Work to be completed: Search the material for the string "modifiers", then report how many lines hold it, with no other text.

Entries with model source code:

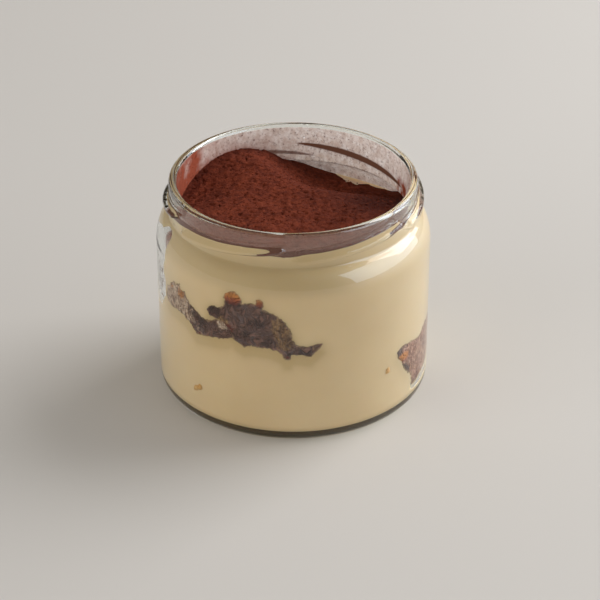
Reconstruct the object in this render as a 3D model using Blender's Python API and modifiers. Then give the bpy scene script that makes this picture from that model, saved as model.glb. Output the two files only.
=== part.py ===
"""A tiramisu served in a short glass jar: the jar, its cream, three soaked sponge pieces and the
cocoa dusted on top.

The jar stands on the ground plane with its axis on Z. The side that a guest sees faces -Y.
Angles round the jar are measured from -Y towards +X.
"""

import bmesh
import bpy
from math import cos, exp, pi, radians, sin
from mathutils import Vector

# ---------------------------------------------------------------- driving sizes, in metres
JAR_HEIGHT = 0.0720
BODY_RADIUS = 0.0435
NECK_RADIUS = 0.0391
NECK_FOOT_Z = 0.0602
SHOULDER_Z = 0.0510
BODY_WALL = 0.0028
NECK_WALL = 0.0025
BASE_THICKNESS = 0.0030
BASE_CROWN = 0.0005
HEEL_RADIUS = 0.0048
INNER_HEEL_RADIUS = 0.0030
BEARING_RING_WIDTH = 0.0020
PUSH_UP = 0.0008
TURN_STEPS = 48

LUG_COUNT = 6
LUG_SPAN = radians(58)
LUG_FIRST_ANGLE = radians(-61)
LUG_FOOT_Z = 0.0632
LUG_RISE = 0.0034
LUG_HEIGHT = 0.0032
LUG_DEPTH = 0.0020
LUG_ROOT = 0.0006
LUG_RINGS = 7

GAP = 0.0003
WELD = 0.0001

CREAM_LEVEL = 0.0628
COCOA_THICKNESS = 0.0016
SPOON_MARK = radians(152)
BARE_PATCH = radians(146)
BARE_PATCH_WIDTH = radians(16)
BARE_PATCH_RADIUS = 0.0345
SURFACE_RINGS = 8
SURFACE_SEGMENTS = 44

SPONGE_POINTS = 14
SPONGE_RINGS = 8


# ---------------------------------------------------------------- scene and collections
def clear_scene():
    for thing in list(bpy.data.objects):
        bpy.data.objects.remove(thing, do_unlink=True)


def new_collection(name):
    collection = bpy.data.collections.new(name)
    bpy.context.scene.collection.children.link(collection)
    return collection


def new_material(name, colour, roughness, transmission=0.0, ior=1.45):
    material = bpy.data.materials.new(name)
    material.use_nodes = True
    shader = material.node_tree.nodes["Principled BSDF"]
    shader.inputs["Base Color"].default_value = (*colour, 1.0)
    shader.inputs["Roughness"].default_value = roughness
    shader.inputs["Metallic"].default_value = 0.0
    shader.inputs["Transmission Weight"].default_value = transmission
    shader.inputs["IOR"].default_value = ior
    return material


def add_object(name, mesh, collection, material=None):
    thing = bpy.data.objects.new(name, mesh)
    collection.objects.link(thing)
    if material is not None:
        mesh.materials.append(material)
    return thing


def add_cutter(name, mesh):
    cutter = add_object(name, mesh, CUTTERS)
    cutter.hide_render = True
    cutter.display_type = "WIRE"
    return cutter


def boolean(thing, operation, other):
    modifier = thing.modifiers.new(operation.title() + " " + other.name, "BOOLEAN")
    modifier.operation = operation
    modifier.solver = "EXACT"
    modifier.object = other


def finish_mesh(name, bm):
    bmesh.ops.recalc_face_normals(bm, faces=bm.faces[:])
    mesh = bpy.data.meshes.new(name)
    bm.to_mesh(mesh)
    bm.free()
    return mesh


# ---------------------------------------------------------------- turned shapes
def ellipse_arc(centre, half_width, half_height, start, end, steps):
    """Points in (radius, height) along part of an ellipse, angles in degrees from +X."""
    points = []
    for k in range(steps + 1):
        angle = radians(start + (end - start) * k / steps)
        points.append((centre[0] + half_width * cos(angle), centre[1] + half_height * sin(angle)))
    return points


def turned_mesh(name, profile):
    mesh = bpy.data.meshes.new(name)
    edges = [(k, k + 1) for k in range(len(profile) - 1)]
    mesh.from_pydata([(radius, 0.0, height) for radius, height in profile], edges, [])
    return mesh


def turn(thing):
    screw = thing.modifiers.new("Turn", "SCREW")
    screw.steps = TURN_STEPS
    screw.render_steps = TURN_STEPS
    screw.use_merge_vertices = True
    screw.merge_threshold = WELD
    screw.use_smooth_shade = True


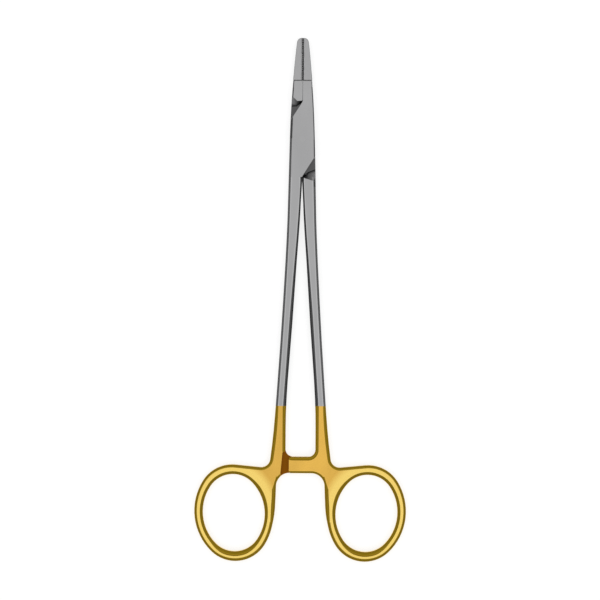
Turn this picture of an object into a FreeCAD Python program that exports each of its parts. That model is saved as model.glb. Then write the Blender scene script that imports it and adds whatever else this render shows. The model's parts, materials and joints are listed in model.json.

Response: 3